Ok, let me be clear, I dearly love all my erstwhile musical colleagues (well, most of them), and I dearly love the United States Postal Service. However, like any relationship, it’s not perfect.
I was giving a talk on my book “Real Men Don’t Rehearse”last night and as is so often the case, someone raised their hand and asked me if I liked modern / atonal / contemporary music. I said, “no.” I then proceeded to explain how I felt about what I call “boop smeep” music (because it always starts with a low “boop”and a high dissonant “smeep”), and what I call “nonsense art,” I mean those “abstract” meaningless-without-an-explanation sculptures you see adorning our public squares.

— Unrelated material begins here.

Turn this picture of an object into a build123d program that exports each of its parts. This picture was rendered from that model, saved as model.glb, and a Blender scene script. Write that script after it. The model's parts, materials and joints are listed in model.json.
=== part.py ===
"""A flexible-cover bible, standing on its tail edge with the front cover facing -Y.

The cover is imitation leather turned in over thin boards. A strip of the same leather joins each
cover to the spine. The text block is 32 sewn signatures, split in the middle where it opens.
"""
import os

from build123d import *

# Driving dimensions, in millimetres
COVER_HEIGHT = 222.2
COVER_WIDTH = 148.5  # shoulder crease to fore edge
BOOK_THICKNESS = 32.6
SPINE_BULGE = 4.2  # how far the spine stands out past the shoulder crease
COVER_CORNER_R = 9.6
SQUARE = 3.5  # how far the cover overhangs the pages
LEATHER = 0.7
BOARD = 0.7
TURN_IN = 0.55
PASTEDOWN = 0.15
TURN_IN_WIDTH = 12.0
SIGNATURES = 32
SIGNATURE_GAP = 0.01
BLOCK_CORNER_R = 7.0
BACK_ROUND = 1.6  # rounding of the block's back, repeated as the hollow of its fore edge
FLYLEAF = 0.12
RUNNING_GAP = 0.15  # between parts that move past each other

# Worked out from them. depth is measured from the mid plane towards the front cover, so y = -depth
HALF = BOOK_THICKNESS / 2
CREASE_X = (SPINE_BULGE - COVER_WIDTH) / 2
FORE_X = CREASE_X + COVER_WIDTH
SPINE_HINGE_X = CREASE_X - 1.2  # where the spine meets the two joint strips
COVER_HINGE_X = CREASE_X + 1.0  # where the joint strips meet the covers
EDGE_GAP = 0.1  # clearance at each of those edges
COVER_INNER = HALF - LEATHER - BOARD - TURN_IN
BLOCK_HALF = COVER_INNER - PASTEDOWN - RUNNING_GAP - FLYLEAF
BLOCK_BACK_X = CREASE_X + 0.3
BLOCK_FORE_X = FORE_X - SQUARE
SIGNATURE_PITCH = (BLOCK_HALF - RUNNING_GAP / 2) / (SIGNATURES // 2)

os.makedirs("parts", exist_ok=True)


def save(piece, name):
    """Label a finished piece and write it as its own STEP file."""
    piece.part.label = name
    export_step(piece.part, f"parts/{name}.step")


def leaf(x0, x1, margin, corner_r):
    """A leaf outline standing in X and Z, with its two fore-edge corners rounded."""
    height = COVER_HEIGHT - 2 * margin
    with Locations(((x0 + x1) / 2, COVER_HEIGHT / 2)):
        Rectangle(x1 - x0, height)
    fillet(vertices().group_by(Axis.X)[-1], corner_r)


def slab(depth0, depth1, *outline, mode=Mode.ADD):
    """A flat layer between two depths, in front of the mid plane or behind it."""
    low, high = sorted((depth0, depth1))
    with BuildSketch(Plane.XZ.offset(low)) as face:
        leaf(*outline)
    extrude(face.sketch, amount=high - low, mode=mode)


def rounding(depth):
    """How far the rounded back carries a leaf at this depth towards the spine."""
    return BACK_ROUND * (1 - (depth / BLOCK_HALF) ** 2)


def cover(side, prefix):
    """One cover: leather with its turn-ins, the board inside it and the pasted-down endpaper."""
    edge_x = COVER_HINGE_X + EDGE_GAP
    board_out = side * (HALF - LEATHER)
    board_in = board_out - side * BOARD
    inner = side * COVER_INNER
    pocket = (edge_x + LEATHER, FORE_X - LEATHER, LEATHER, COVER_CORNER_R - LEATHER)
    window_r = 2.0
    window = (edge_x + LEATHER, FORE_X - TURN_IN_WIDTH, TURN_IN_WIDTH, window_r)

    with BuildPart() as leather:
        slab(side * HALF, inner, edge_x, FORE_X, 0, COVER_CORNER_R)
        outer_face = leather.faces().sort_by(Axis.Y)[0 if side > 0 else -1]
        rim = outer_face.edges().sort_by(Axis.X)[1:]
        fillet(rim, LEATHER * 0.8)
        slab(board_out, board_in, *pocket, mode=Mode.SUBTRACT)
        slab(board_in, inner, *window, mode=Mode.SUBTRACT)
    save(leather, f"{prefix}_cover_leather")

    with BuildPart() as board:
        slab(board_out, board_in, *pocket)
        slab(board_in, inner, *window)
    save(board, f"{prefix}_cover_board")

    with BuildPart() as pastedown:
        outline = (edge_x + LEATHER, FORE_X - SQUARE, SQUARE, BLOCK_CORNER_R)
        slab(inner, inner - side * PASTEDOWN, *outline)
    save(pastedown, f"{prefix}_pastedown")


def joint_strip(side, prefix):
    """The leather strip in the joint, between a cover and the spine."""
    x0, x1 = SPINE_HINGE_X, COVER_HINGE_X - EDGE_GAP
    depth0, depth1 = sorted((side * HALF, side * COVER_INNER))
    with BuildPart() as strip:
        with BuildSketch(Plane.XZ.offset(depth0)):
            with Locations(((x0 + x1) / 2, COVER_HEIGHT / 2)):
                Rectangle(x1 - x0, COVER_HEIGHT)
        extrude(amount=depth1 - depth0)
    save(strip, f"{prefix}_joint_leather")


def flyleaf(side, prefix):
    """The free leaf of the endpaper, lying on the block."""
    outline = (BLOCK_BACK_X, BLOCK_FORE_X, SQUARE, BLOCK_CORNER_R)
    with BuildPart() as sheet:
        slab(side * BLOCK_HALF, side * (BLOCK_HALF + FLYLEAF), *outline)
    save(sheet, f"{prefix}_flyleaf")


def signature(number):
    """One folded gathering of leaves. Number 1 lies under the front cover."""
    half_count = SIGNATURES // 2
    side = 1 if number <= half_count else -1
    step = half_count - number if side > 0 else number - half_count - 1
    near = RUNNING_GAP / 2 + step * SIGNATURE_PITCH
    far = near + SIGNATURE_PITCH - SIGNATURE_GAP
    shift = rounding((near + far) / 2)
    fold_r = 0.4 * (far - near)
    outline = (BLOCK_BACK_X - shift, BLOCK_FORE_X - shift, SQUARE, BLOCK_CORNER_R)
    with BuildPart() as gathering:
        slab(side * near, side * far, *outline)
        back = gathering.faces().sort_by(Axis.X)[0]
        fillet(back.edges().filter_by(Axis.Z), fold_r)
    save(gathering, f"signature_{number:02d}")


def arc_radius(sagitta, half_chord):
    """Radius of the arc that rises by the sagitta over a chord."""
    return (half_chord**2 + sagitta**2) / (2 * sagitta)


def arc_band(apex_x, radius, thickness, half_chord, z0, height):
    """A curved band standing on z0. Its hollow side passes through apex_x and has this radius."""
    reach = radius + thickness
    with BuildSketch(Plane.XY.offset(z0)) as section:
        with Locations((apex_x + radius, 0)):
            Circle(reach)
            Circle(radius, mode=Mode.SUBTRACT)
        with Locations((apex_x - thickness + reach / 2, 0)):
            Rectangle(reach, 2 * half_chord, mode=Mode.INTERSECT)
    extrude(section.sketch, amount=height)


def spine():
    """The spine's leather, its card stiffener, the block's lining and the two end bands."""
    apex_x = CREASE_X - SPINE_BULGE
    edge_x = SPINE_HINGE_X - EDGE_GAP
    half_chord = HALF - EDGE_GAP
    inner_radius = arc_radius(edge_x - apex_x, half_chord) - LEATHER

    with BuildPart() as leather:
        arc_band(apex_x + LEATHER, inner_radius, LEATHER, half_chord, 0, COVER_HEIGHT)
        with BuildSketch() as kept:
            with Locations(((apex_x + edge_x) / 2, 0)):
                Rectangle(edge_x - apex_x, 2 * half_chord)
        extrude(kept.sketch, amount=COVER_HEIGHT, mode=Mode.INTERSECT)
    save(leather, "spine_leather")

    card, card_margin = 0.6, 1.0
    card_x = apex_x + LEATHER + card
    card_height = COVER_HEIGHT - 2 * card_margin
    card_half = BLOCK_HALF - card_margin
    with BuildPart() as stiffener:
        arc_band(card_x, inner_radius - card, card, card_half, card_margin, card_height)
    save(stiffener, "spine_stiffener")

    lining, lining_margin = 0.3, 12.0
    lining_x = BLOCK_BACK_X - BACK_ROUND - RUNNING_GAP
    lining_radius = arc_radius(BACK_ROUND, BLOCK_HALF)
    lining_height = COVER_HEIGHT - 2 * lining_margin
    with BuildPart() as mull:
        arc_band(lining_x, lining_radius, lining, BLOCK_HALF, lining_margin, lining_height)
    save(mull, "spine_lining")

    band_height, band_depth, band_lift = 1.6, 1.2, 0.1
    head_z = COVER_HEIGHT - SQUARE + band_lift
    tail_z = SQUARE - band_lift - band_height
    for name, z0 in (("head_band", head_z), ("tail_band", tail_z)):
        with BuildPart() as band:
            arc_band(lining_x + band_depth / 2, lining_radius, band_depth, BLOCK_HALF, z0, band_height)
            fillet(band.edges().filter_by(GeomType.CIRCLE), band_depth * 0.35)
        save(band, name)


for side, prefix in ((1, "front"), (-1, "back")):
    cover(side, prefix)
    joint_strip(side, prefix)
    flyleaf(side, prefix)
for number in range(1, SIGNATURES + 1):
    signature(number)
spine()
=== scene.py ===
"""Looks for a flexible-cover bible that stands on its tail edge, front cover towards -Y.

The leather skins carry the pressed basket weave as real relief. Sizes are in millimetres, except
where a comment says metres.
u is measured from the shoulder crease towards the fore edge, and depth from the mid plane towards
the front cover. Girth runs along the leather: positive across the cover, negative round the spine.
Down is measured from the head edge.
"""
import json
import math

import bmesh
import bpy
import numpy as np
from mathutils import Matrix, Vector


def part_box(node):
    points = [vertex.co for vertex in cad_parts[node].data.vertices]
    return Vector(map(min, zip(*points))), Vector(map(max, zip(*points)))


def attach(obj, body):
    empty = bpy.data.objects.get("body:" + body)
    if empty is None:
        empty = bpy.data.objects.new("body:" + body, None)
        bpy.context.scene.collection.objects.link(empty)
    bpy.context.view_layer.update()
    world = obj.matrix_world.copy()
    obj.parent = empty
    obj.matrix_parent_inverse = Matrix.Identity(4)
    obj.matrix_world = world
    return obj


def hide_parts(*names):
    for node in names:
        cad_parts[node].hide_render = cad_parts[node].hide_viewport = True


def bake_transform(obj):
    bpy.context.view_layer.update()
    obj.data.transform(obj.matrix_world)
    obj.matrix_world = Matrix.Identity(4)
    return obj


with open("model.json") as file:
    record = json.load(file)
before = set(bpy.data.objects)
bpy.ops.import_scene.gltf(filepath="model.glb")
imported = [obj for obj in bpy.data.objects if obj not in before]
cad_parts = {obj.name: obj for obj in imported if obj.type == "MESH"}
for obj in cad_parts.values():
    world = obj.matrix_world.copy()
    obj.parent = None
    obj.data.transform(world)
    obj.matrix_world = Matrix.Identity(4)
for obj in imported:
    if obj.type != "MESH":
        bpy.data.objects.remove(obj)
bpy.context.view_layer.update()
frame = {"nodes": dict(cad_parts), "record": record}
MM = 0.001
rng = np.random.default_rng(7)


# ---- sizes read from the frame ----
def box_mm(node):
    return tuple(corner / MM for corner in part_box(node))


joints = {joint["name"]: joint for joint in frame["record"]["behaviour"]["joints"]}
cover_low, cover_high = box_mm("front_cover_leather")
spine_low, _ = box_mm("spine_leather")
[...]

In the Roman empire, public art was statues of the emperors and the gods. This “art” emphasized just who was in charge. Similarly, for a long time, the catholic church funded art that was all about the importance of the bible, again, emphasizing the basis of their power. In the renaissance, wealthy powerful merchants paid for art featuring . . .themselves. Again, showing who was in power. (No wonder people thought van gogh was nuts for painting pix of poor people.)

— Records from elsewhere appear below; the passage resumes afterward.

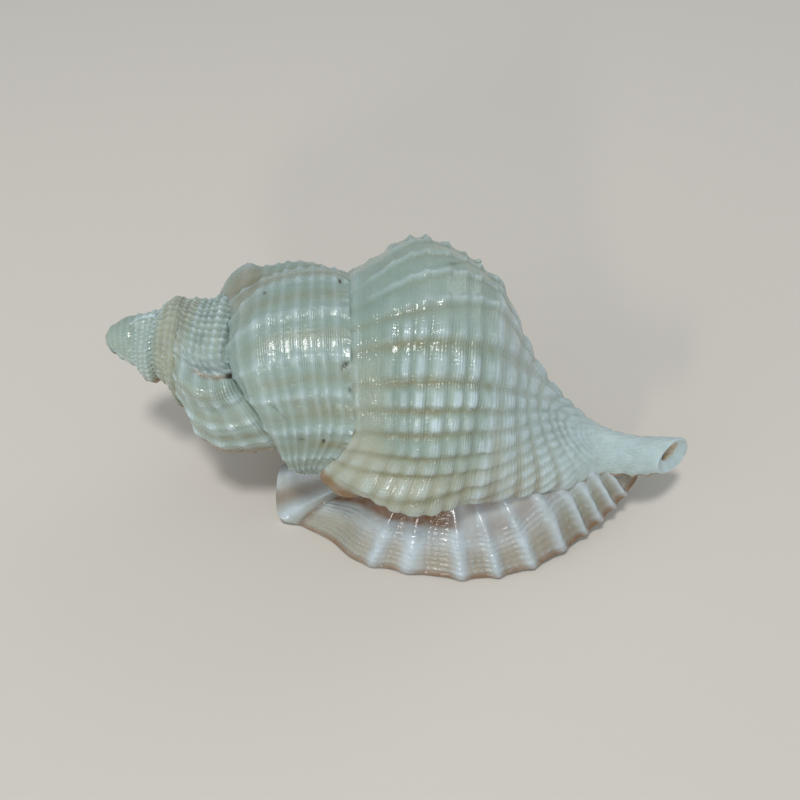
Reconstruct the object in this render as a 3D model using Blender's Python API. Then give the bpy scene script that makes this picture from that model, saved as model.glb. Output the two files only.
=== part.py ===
"""A distorsio seashell lying mouth down, modelled as one grown piece.

The shell coils about a line that runs along +X from the pointed apex to the tip of its siphon canal and
leans down a little on the way. Its skin is one ribbon wound round that line: the front edge of each whorl
is the back edge of the next. A flared shield is joined on under the last whorl, and the mouth, the throat
behind it and the bore of the canal are then cut out.

Angles of growth are in degrees and end at the lip. All sizes below are in millimetres, and the finished
mesh is in metres, with +Z up and the origin under the middle of the shell.
"""

import bmesh
import bpy
import numpy as np

MM = 0.001

# Where the middle of the shell's foot lies from the datum of the sizes below
MIDDLE = np.array((1.43, 1.02, -0.09))

# The line of coiling: where it starts, how it leans, and the stretches where it strays toward one side,
# each as millimetres strayed, distance along the line and half width
APEX_X, APEX_Z = -28.2, 15.7
LEAN = np.radians(8.0)
BULGE_TOWARD = np.radians(221.0)
BULGES = ((-1.15, 6.6, 2.2), (1.6, 12.5, 4.0), (-2.2, 25.0, 9.0), (-1.0, 38.0, 6.0), (0.9, 52.0, 5.5))
TIP_BEND, TIP_BEND_SPAN = 0.5, (54.0, 60.0)

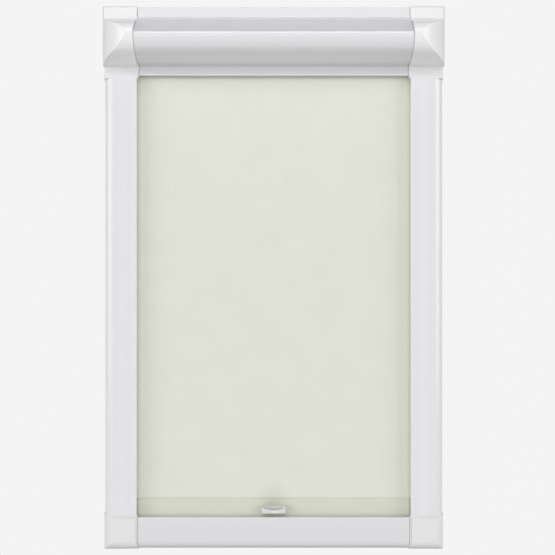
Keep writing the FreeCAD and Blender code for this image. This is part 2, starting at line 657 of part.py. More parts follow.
def finger_pull():
    """The small pull: a cup open at the top whose front wall dips in the middle."""
    back = BAR_MID + HEM_THICK / 2 + 0.05
    cup = box(-PULL_HALF, PULL_HALF, back, PULL_FRONT, PULL_BOTTOM, PULL_TOP)
    cup = cup.makeFillet(PULL_ROUND, [e for e in cup.Edges if e.BoundBox.YMax < -PULL_FRONT + 0.01
                                      and on_plane(e, "z", PULL_BOTTOM)])
    cup = softened(cup, lambda e: e.BoundBox.YMax < -back - 1 and (on_plane(e, "x", PULL_HALF)
                                                                   or on_plane(e, "x", -PULL_HALF)), 1.0)
    inner = PULL_HALF - PULL_CHEEK
    scoop = box(-inner, inner, back + 1.6, PULL_FRONT - PULL_WALL, PULL_BOTTOM + 1.5, PULL_TOP + 2)
    scoop = scoop.makeFillet(1.4, [e for e in scoop.Edges if e.BoundBox.ZMax < PULL_BOTTOM + 1.6
                                   or e.BoundBox.ZLength > 2])
    half_chord = PULL_HALF - 1.3
    dip_r = (half_chord ** 2 + PULL_DIP ** 2) / (2 * PULL_DIP)
    z = PULL_TOP - PULL_DIP + dip_r
    dip = Part.makeCylinder(dip_r, PULL_WALL + 1, at(0, PULL_FRONT, z), V(0, 1, 0))
    deep, high = PULL_BEVEL
    bevel = Part.makeCone(dip_r + 2 * high, dip_r, 2 * deep, at(0, PULL_FRONT + deep, z), V(0, 1, 0))
    front_wall = box(-PULL_HALF, PULL_HALF, PULL_FRONT - PULL_WALL - 1, PULL_FRONT + 5, PULL_BOTTOM, 0)
    dip = dip.fuse(bevel).common(front_wall)
    cup = cup.cut(scoop).cut(dip)
    return cup.fuse(pull_pegs(0.0)).removeSplitter()


def pull_clip():
    """The plate behind the hem that the finger pull's pegs snap into."""
    back = BAR_MID - HEM_THICK / 2 - 0.05
    z = (PULL_TOP + PULL_BOTTOM) / 2
    plate = box(-11.5, 11.5, back - 0.9, back, z - 3, z + 3)
    return plate.makeFillet(2.0, [e for e in plate.Edges if abs(e.Length - 0.9) < 1e-6])


# ---- window brackets -----------------------------------------------------------------------------
def window_bracket(z):
    """A right-hand bracket: a toothed leg in the frame's groove and a foot behind the glazing bead."""
    x = HALF_OPENING + (GROOVE_FROM + GROOVE_TO) / 2
    z0 = z - BRACKET_WIDE / 2
    z1 = z + BRACKET_WIDE / 2
    leg = box(x - LEG_THICK / 2, x + LEG_THICK / 2, -BEAD_DEPTH, GROOVE_DEPTH - 0.5, z0, z1)
    foot = box(x - LEG_THICK / 2, x + FOOT_REACH, -BEAD_DEPTH - FOOT_THICK, -BEAD_DEPTH, z0, z1)
    teeth = []
    for step in range(12):
        d = 8.0 - 2.2 * step
        outline = [at(x - 1.0, d, z0), at(x - 1.0, d - 0.3, z0), at(x, d - 1.3, z0),
                   at(x + 1.0, d - 0.3, z0), at(x + 1.0, d, z0)]
        teeth.append(polygon(outline).extrude(V(0, 0, BRACKET_WIDE)))
    return leg.fuse([foot] + teeth).removeSplitter()


# ---- all pieces ----------------------------------------------------------------------------------
def pieces():
    right = {
        "side_profile": side_profile(),
        "bottom_corner": bottom_corner(),
        "top_corner": top_corner(),
        "bar_end": bar_end(),
        "brake_shoe": brake_shoe(),
        "brake_spring": brake_spring(),
    }
    for place, z in BRACKET_HEIGHTS.items():
        right["window_bracket_" + place] = window_bracket(z)
    nodes = {
        "cassette_fascia": fascia(),
        "cassette_back_rail": back_rail(),
        "bottom_profile": bottom_profile(),
        "roller_bracket_left": roller_bracket_left(),
        "roller_bracket_right": roller_bracket_right(),
        "idle_socket_bush": idle_socket_bush(),
        "bracket_screws": bracket_screws(),
        "spring_shaft": spring_shaft(),
        "spring_anchor": spring_anchor(),
        "torsion_spring": torsion_spring(),
        "roller_tube": roller_tube(),
        "drive_plug": drive_plug(),
        "inner_bush": inner_bush(),
        "idle_plug": idle_plug(),
        "idle_pin": idle_pin(),
        "idle_spring": idle_spring(),
        "fabric_roll": fabric_roll(),
        "fabric_sheet": fabric_sheet(),
        "hem_pocket": hem_pocket(),
        "bottom_bar": bottom_bar(),
        "finger_pull": finger_pull(),
        "pull_clip": pull_clip(),
    }
    for name, shape in right.items():
        nodes[name + "_right"] = shape
        nodes[name + "_left"] = mirrored(shape)
    return nodes


os.makedirs("parts", exist_ok=True)
for node, solid in pieces().items():
    solid.exportStep("parts/" + node + ".step")
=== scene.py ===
"""Looks of the framed roller blind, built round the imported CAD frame. Blender 4.5, metres.

+X is right as seen from the room, +Z is up, and the room is on the -Y side.
"""
import math

import bmesh
import bpy
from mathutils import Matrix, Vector, noise


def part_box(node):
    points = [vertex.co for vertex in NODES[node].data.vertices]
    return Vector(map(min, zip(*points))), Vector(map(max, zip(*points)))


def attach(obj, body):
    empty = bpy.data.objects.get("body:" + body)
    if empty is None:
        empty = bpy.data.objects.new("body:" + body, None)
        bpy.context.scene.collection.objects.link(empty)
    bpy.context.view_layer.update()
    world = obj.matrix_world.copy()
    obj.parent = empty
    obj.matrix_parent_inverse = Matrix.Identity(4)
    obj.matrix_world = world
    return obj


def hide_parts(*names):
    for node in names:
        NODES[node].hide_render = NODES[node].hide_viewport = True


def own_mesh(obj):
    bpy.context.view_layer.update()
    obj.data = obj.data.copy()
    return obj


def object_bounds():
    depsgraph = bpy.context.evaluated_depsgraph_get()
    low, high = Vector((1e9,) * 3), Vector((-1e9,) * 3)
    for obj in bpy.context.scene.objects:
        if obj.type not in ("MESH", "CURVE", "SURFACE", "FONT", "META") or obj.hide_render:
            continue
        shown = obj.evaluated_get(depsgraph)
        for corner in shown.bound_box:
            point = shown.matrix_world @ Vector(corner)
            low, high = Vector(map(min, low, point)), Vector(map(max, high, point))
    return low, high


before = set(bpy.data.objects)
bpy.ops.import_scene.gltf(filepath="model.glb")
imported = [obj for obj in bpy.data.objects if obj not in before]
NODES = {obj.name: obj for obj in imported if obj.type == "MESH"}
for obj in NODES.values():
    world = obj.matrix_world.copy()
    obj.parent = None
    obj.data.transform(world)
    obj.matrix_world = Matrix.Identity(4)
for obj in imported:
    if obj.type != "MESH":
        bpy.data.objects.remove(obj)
CAD_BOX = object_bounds()
MM = 0.001

# ---- camera, light and floor -------------------------------------------------------------------------
VIEW_DISTANCE = 0.850            # from the frame's front plane to the lens
VIEW_RISE = 0.002                # how far the lens is above the middle of the blind
FRAME_DEPTH = 0.020
FOCAL = 50.1                     # mm, on a sensor 36 mm wide
SENSOR = 36.0
SIDE_SHIFT = 0.0068
BACKGROUND = 0.905               # linear grey of the pale backdrop
BAND_GLOW = 0.68                 # level of the lit band round the horizon
OVERHEAD_GLOW = 0.12             # level straight overhead
BAND_TOP, BAND_END = 0.10, 0.65  # heights on the unit sphere between which the band fades
LAMP_DISTANCE = 3.0
FLOOR_RADIUS = 2.4
FLOOR_DROP = 1.05                # how far the floor is below the blind's foot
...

Nowadays we too have lots of public art that emphasizes our modern power structure. It’s not all fancy-dancy abstract stuff– I have yet to see a painting or sculpture of a dead president that didn’t actually look like a dead president. And if you have gotten a new passport lately, check it out, it is filled with bland artwork of mythical americana– cowboys, eagles, buffalos . . All nearly extinct. Very much like the dead presidents. There’s no missing or mistaking what it is.
Anyway, when I was talking to this crowd last night about modern music, I pointed out that the hardest part about it is knowing when it’s over. Since it has no form, you just have to sit there and feel lost, and when the music stops, you have to hope that it really is over and not just a dramatic pause, because you don’t want to clap until it is truly over.
Now . . .
While I love the USPS, sometimes I run late and I can’t go to my local branch (which closes at 5 and never has a line). So I had to go to another nearby bigger post office. There is always a long line there, but this time, there was only one guy at the counter, and a line out the door. Took me 45 minutes to mail a book. Yeesh.
And then it hit me.
I suddenly realized that listening to modern music is a repeat of our modern experience of powerless frustration. No one in line knew what was going on (turns out a bunch of postal workers had called in sick that day), the system made no sense, we all quietly groused about it but did nothing else, we had no sense or control of the time it would take to get to the finish (they even remove clocks from post offices now), and oh, my, we were so glad when it was over.
So now I see how these “modern artists” are in fact holding up a mirror and showing us ourselves. In dealing with the modern bureaucratic power structure, we are lost angry powerless people waiting in line for an unknowable amount of time, hoping the aggravation will end, and, like beating your head against the wall, it feels so good when it stops.